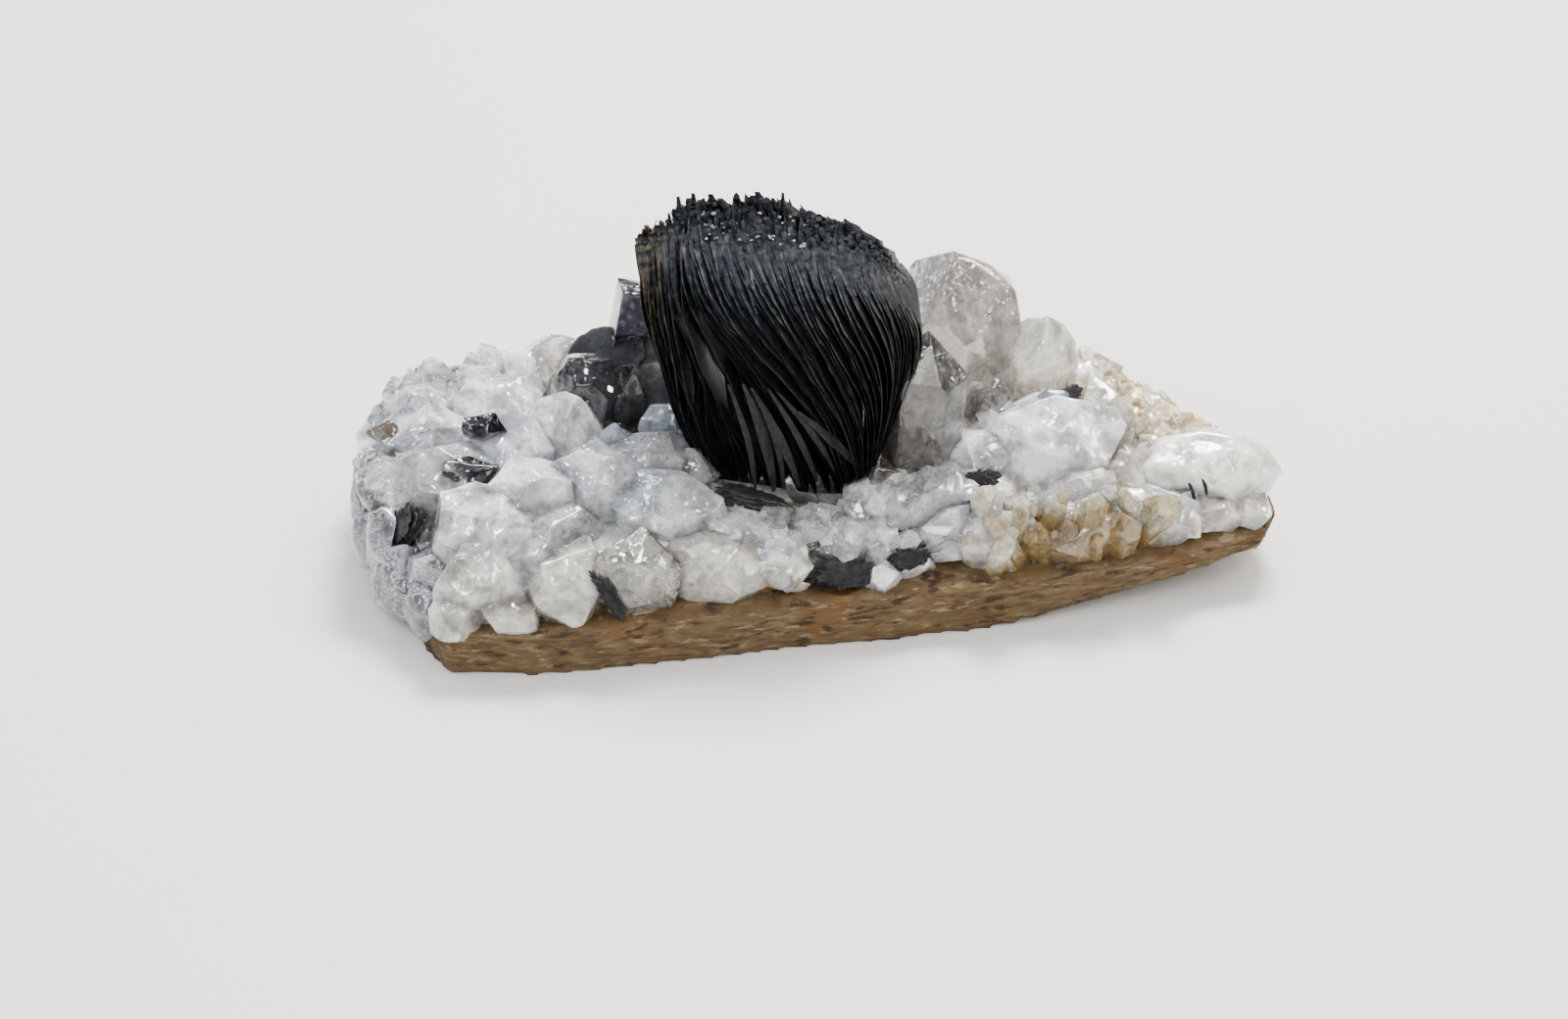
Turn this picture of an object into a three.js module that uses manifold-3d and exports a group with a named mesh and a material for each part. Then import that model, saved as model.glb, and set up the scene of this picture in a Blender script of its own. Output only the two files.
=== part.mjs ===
// Quartz with a hematite rose: a palm-sized mineral specimen, about 88 mm long.
// A thin sawn slab of brown rock carries a crust of intergrown milky, clear and smoky quartz.
// A ball of black hematite blades, an iron rose, stands in the middle of the crust, with a
// smaller rosette behind it on the left and a few loose-looking hematite flakes in the quartz.
//
// Units are millimetres. +X runs along the specimen, +Y to its back and +Z up.
// The origin is on the flat sawn underside, near its middle.

import * as THREE from "three";
import { ConvexGeometry } from "three/addons/geometries/ConvexGeometry.js";
import { mergeVertices } from "three/addons/utils/BufferGeometryUtils.js";
import Module from "manifold-3d";

const wasm = await Module();
wasm.setup();

// Driving dimensions
const GAP = 0.3; // clearance that neighbouring pieces keep
const SLAB_TOP = 4.8; // height of the slab's upper face at x = 0
const SLAB_RISE = 0.015; // how much that face climbs per millimetre of x
const SLAB_OUTLINE = [
  [-32, -19.8], [-24, -19.6], [-15, -18.4], [-6, -16.9], [3.3, -15], [16, -13], [31, -9.2],
  [42, -5.6], [44.2, -1], [43, 4], [36.5, 10], [28, 14.6], [17, 18.6], [5, 20.6], [-10, 21.4],
  [-24, 19.8], [-34, 15.8], [-40, 9.5], [-42.2, 2.7], [-40.6, -4], [-36.6, -11.6],
];
const SAW_STEP = 4.6; // length of one rough step round the slab's edge
const UNDERCUT = { from: 17, degrees: 9.2 }; // the underside climbs to the right from here
const CORE_TOP = 9.4; // the crust is solid quartz up to here

// Small helpers

// A repeatable stream of numbers from 0 to 1.
function randomStream(seed) {
  let state = seed >>> 0;
  return () => {
    state = (state + 0x6d2b79f5) >>> 0;
    let mixed = Math.imul(state ^ (state >>> 15), state | 1);
    mixed ^= mixed + Math.imul(mixed ^ (mixed >>> 7), mixed | 61);
    return ((mixed ^ (mixed >>> 14)) >>> 0) / 4294967296;
  };
}

function solidOf(geometry) {
  const bare = geometry.clone();
  bare.deleteAttribute("normal");
  bare.deleteAttribute("uv");
  const merged = mergeVertices(bare, 1e-4);
  return new wasm.Manifold(
    new wasm.Mesh({
      numProp: 3,
      vertProperties: new Float32Array(merged.attributes.position.array),
      triVerts: new Uint32Array(merged.index.array),
    }),
  );
}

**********

Of the lines in the material above, state how many contain the string "with"; give no other text.

3